* TASK DETAILS: From the first line of the data below, repeat each line exactly until you reach the line with "return [np.concatenate(pair) for"; include that line too.

* GIVEN INFORMATION:

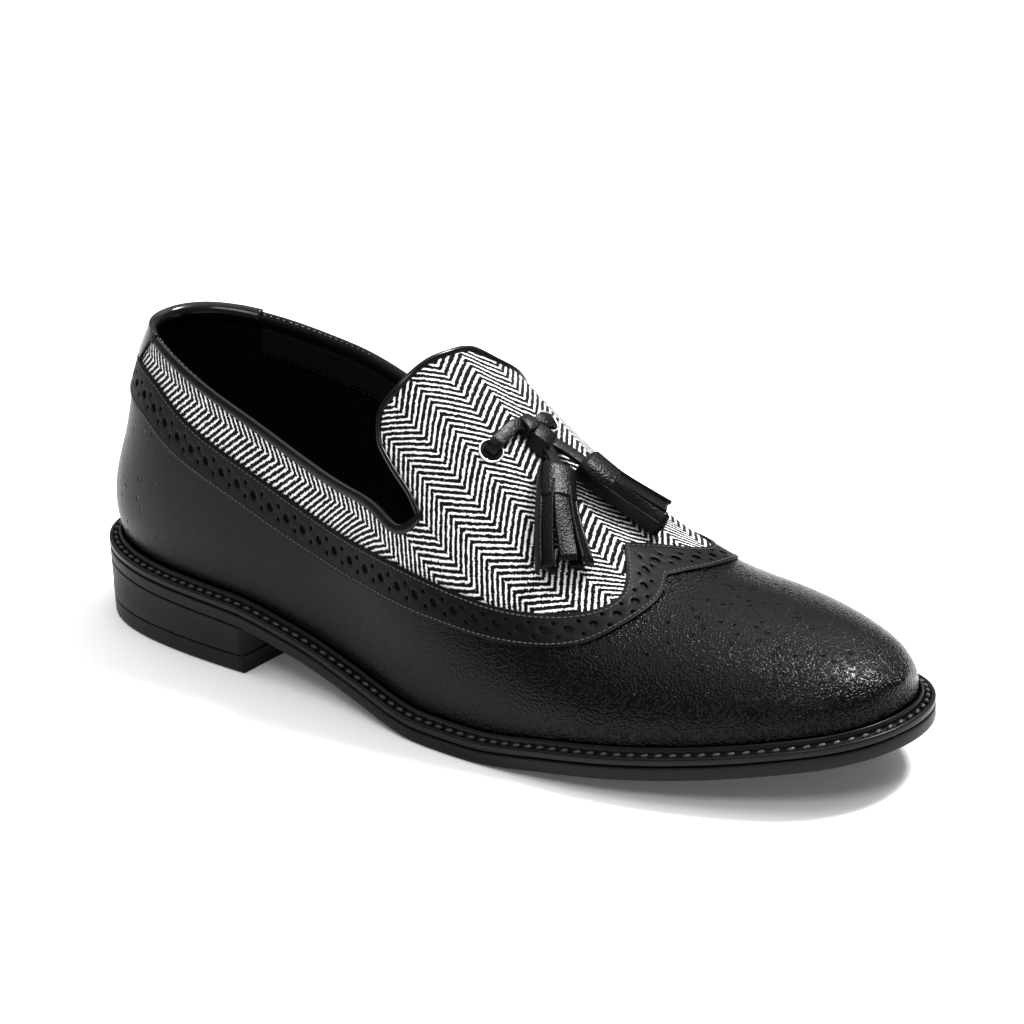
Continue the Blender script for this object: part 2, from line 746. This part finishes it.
def wing_place(row, up, medial):
    """Turn and girth on the wing band: row runs from the heel to the peak, up from low to top."""
    top_turn, top_girth = wing_curves["top"]
    low_turn, low_girth = wing_curves["low"]
    turn = mix(low_turn(row), top_turn(row), up)
    girth = mix(low_girth(row), top_girth(row), up)
    shift = 2 * PEAK_SHIFT * (girth / (1 - PEAK_SHIFT)) ** 4
    across = np.where(medial, 1 - girth - shift, girth - 1)
    return np.where(across < 0, turn, -turn), 1 - np.abs(across)


wing_rows = np.arange(len(WING), dtype=float)
wing_curves = {line: (natural(wing_rows, turn_at(WING[:, k])), natural(wing_rows, WING[:, k + 1]))
               for line, k in (("top", 0), ("low", 2))}
LAST_ROW = len(WING) - 1.0


def wing_line(up, count=400):
    """The whole band at one height, from the lateral heel over the peak to the medial heel."""
    row = LAST_ROW * np.linspace(0, 1, count // 2)
    halves = wing_place(row, up, False), wing_place(row[::-1], up, True)
    return [np.concatenate(pair) for pair in zip(*halves)]


def flattened(turn, girth):
    """Share of the length, and the signed share of the girth from the ridge."""
    return (1 - np.cos(turn)) / 2, np.where(turn > 0, girth - 1, 1 - girth)


def inside_wing(turn, girth, up):
    """True where a place lies above the wing band's line at the given height."""
    poly_u, poly_v = flattened(*wing_line(up))
    u, v = flattened(turn, girth)
    poly_u = np.concatenate([poly_u, [-0.1, -0.1]])
    poly_v = np.concatenate([poly_v, [poly_v[-1], poly_v[0]]])
    inside = np.zeros(u.shape, bool)
    for i in range(len(poly_u)):
        j = (i + 1) % len(poly_u)
        cuts = (poly_v[i] > v) != (poly_v[j] > v)
        slope = (poly_u[j] - poly_u[i]) / (poly_v[j] - poly_v[i] + 1e-15)
        inside ^= cuts & (u < poly_u[i] + slope * (v - poly_v[i]))
    return inside


def upper_patches():
    """(turn, girth) grids that share their edges; the first index runs up the girth."""
    ease = np.linspace(-1, 1, QUARTER_COLUMNS + 1)
    turns = np.sign(ease) * (1 - (1 - np.abs(ease)) ** QUARTER_EASE) * NOTCH_TURN
    share = np.linspace(0, 1, LOW_ROWS + 1)
    patches = [(turns, share[:, None] * topline_girth(turns))]
    high = mix(NOTCH_GIRTH, 1.0, np.linspace(0, 1, HIGH_ROWS + 1) ** HIGH_EASE)
    girths = np.concatenate([share * NOTCH_GIRTH, high[1:]])
    stations = np.linspace(NOTCH_TURN, math.pi, FOREPART_COLUMNS + 1)
    reach = np.linspace(0, 1, TONGUE_COLUMNS + 1)
    for side in (1, -1):
        edge = tongue_edge(side, high)
        patches.append((side * stations, girths[:, None]))
        patches.append((side * mix(edge[:, None], NOTCH_TURN, reach), high[:, None]))
    return [np.broadcast_arrays(*patch) for patch in patches]


def arc_over(turns, girths, steps=24):
    """Length over the last between two places, given as a pair of turns and a pair of girths."""
    arc = 0.0
    before = last(turns[0], girths[0])
    for k in range(1, steps + 1):
        here = last(mix(*turns, k / steps), mix(*girths, k / steps))
        arc = arc + np.linalg.norm(here - before, axis=-1)
        before = here
    return arc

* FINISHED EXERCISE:
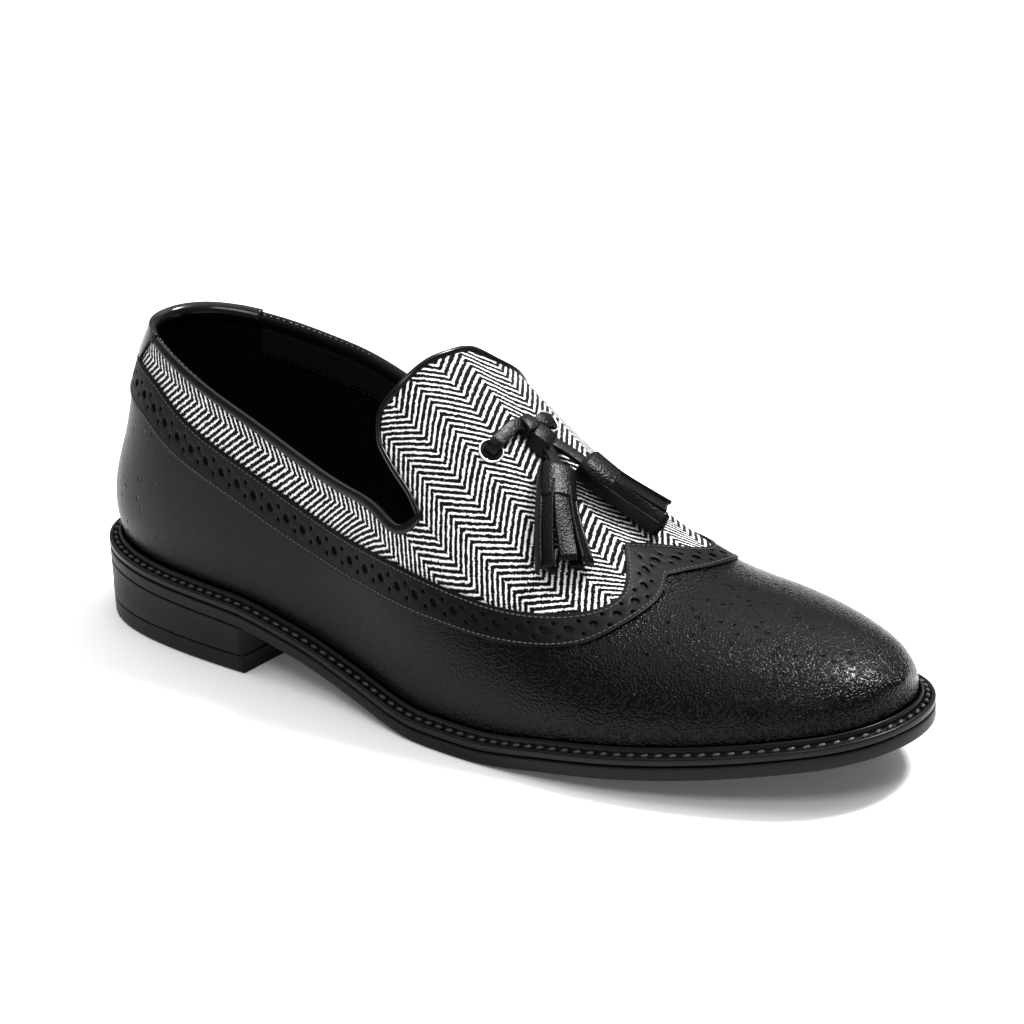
Continue the Blender script for this object: part 2, from line 746. This part finishes it.
def wing_place(row, up, medial):
    """Turn and girth on the wing band: row runs from the heel to the peak, up from low to top."""
    top_turn, top_girth = wing_curves["top"]
    low_turn, low_girth = wing_curves["low"]
    turn = mix(low_turn(row), top_turn(row), up)
    girth = mix(low_girth(row), top_girth(row), up)
    shift = 2 * PEAK_SHIFT * (girth / (1 - PEAK_SHIFT)) ** 4
    across = np.where(medial, 1 - girth - shift, girth - 1)
    return np.where(across < 0, turn, -turn), 1 - np.abs(across)


wing_rows = np.arange(len(WING), dtype=float)
wing_curves = {line: (natural(wing_rows, turn_at(WING[:, k])), natural(wing_rows, WING[:, k + 1]))
               for line, k in (("top", 0), ("low", 2))}
LAST_ROW = len(WING) - 1.0


def wing_line(up, count=400):
    """The whole band at one height, from the lateral heel over the peak to the medial heel."""
    row = LAST_ROW * np.linspace(0, 1, count // 2)
    halves = wing_place(row, up, False), wing_place(row[::-1], up, True)
    return [np.concatenate(pair) for pair in zip(*halves)]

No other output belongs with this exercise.